- Given instruction
Go through the entries below and collect each line with the string "right" in it.

- Stored rows
──────

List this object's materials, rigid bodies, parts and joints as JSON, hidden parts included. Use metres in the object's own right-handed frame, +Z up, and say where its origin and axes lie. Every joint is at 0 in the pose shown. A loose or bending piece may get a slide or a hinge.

──────

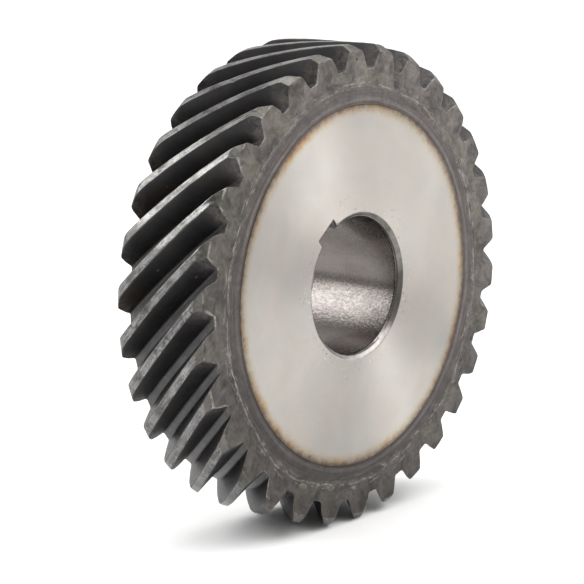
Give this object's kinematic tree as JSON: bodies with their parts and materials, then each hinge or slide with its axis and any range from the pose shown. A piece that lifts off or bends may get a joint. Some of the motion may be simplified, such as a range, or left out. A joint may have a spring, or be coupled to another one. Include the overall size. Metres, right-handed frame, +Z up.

──────

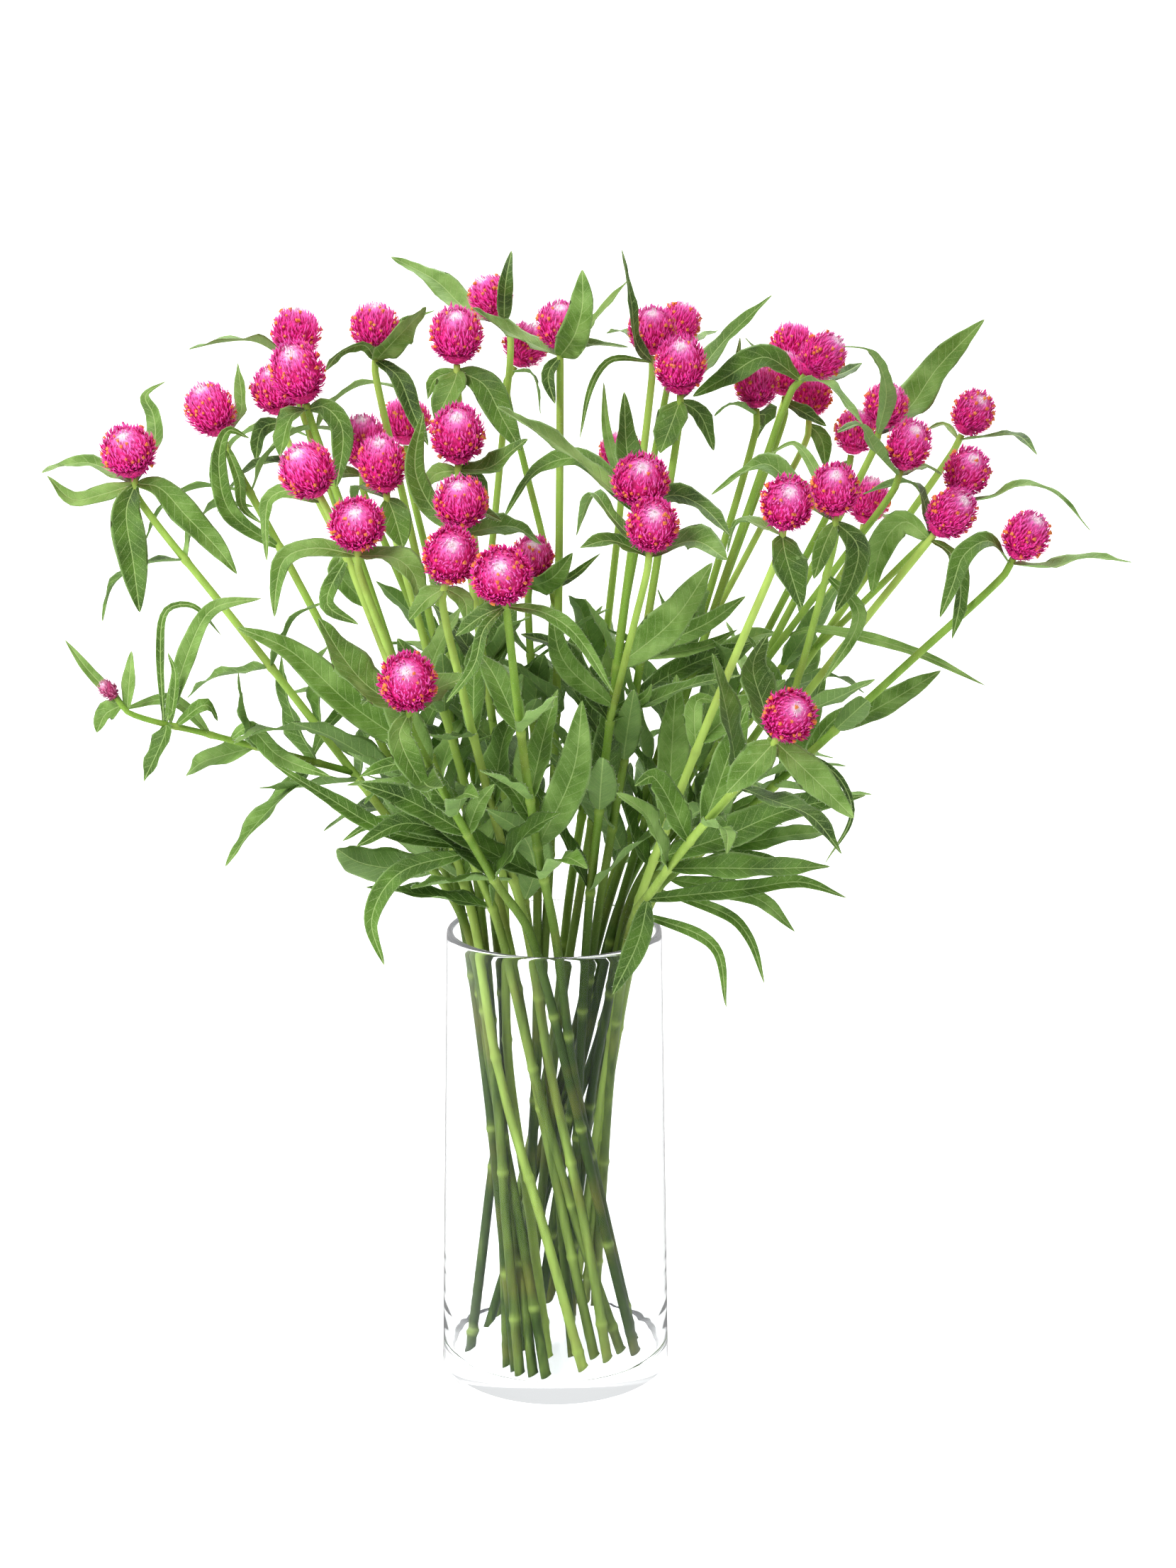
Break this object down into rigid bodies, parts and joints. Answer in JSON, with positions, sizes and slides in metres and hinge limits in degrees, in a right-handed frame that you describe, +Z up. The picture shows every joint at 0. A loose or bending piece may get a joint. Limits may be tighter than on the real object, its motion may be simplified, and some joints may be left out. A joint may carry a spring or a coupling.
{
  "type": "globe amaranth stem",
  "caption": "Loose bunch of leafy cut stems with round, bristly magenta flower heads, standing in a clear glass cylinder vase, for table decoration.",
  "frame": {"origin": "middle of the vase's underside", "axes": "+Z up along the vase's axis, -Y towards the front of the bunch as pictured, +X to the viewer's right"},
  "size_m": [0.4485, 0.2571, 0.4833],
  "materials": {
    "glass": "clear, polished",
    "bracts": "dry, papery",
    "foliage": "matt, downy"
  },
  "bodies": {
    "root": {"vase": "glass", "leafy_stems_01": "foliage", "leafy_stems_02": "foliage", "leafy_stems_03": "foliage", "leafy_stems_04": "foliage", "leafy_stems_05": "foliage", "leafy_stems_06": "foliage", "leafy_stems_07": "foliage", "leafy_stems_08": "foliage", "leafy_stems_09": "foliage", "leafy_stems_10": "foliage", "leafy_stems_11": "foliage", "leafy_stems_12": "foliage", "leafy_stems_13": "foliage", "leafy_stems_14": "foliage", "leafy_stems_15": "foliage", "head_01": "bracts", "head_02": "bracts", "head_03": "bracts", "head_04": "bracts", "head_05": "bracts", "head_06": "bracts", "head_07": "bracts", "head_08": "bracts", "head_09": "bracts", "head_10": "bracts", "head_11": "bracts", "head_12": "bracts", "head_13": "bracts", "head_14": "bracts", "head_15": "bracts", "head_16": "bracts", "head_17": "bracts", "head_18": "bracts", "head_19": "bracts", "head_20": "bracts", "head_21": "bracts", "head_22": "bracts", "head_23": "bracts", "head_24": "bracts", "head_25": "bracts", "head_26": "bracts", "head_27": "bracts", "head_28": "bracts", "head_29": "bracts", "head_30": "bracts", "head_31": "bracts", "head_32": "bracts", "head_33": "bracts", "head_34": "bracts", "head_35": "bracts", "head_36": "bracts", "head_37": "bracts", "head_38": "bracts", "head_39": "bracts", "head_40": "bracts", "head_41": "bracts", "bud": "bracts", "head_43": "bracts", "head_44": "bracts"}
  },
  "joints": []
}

──────

- The completed task
List this object's materials, rigid bodies, parts and joints as JSON, hidden parts included. Use metres in the object's own right-handed frame, +Z up, and say where its origin and axes lie. Every joint is at 0 in the pose shown. A loose or bending piece may get a slide or a hinge.
Give this object's kinematic tree as JSON: bodies with their parts and materials, then each hinge or slide with its axis and any range from the pose shown. A piece that lifts off or bends may get a joint. Some of the motion may be simplified, such as a range, or left out. A joint may have a spring, or be coupled to another one. Include the overall size. Metres, right-handed frame, +Z up.
Break this object down into rigid bodies, parts and joints. Answer in JSON, with positions, sizes and slides in metres and hinge limits in degrees, in a right-handed frame that you describe, +Z up. The picture shows every joint at 0. A loose or bending piece may get a joint. Limits may be tighter than on the real object, its motion may be simplified, and some joints may be left out. A joint may carry a spring or a coupling.
  "frame": {"origin": "middle of the vase's underside", "axes": "+Z up along the vase's axis, -Y towards the front of the bunch as pictured, +X to the viewer's right"},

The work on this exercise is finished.